Beyond School Finance: Refocusing Education Reform Litigation to Realize the Deferred Dream of Education Equality and Adequacy

Publication year2013

Beyond School Finance: Refocusing Education Reform Litigation to Realize the Deferred Dream of Education Equality and Adequacy

Jared S. Buszin

BEYOND SCHOOL FINANCE: REFOCUSING EDUCATION REFORM LITIGATION TO REALIZE THE DEFERRED DREAM OF EDUCATION EQUALITY AND ADEQUACY


Abstract

The academic achievement gap between poor, minority students and their wealthier white peers has been one of the most troubling and persistent policy problems in the United States throughout its history. For the past forty years, education reformers have turned to the courts to increase educational opportunities for minority and impoverished children by increasing their access to funding. Success in court has been mixed. While the Supreme Court's decision in San Antonio Independent School District v. Rodriguez foreclosed the possibility of a federal right to equalized education expenditures, education reform plaintiffs in many states have been able to secure a state constitutional right to equalized education funding. Yet, despite these judicial victories, education reformers have failed to achieve their ultimate goal of equalizing educational opportunity. A substantial achievement gap that cuts along racial and socioeconomic lines still exists. Thus, the focus on disparities in education expenditures appears misplaced.

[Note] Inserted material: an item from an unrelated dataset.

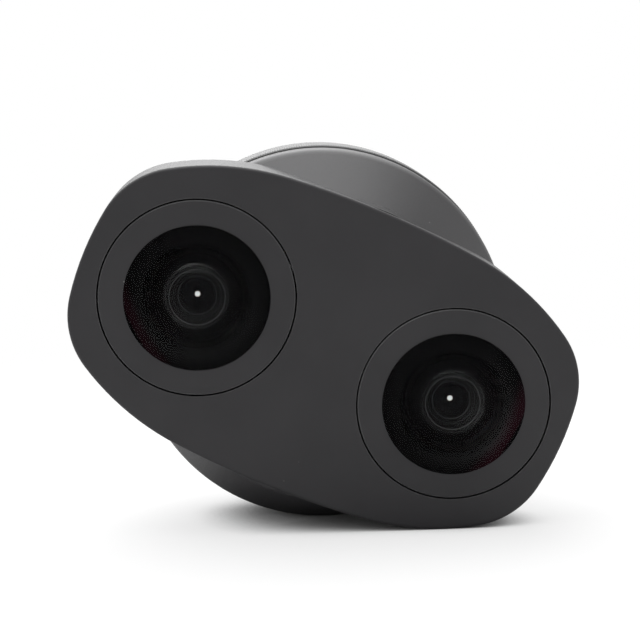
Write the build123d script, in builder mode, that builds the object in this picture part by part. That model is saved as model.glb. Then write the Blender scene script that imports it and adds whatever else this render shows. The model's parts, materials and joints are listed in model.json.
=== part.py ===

This Comment proposes that litigants should redirect their attention to challenging inequitable or inadequate distributions of skill-based education inputs at the local level. This new approach is superior to the current focus on school finance challenges because researchers have increasingly found that skill-based inputs, such as teacher quality, are substantially related to improved academic outcomes. The approach this Comment proposes is also superior to finance suits because courts should be more receptive to these locally focused challenges, which raise fewer justiciability concerns than school finance suits. Accordingly, these new claims have the potential to lead to greater success in the courtroom and the classroom.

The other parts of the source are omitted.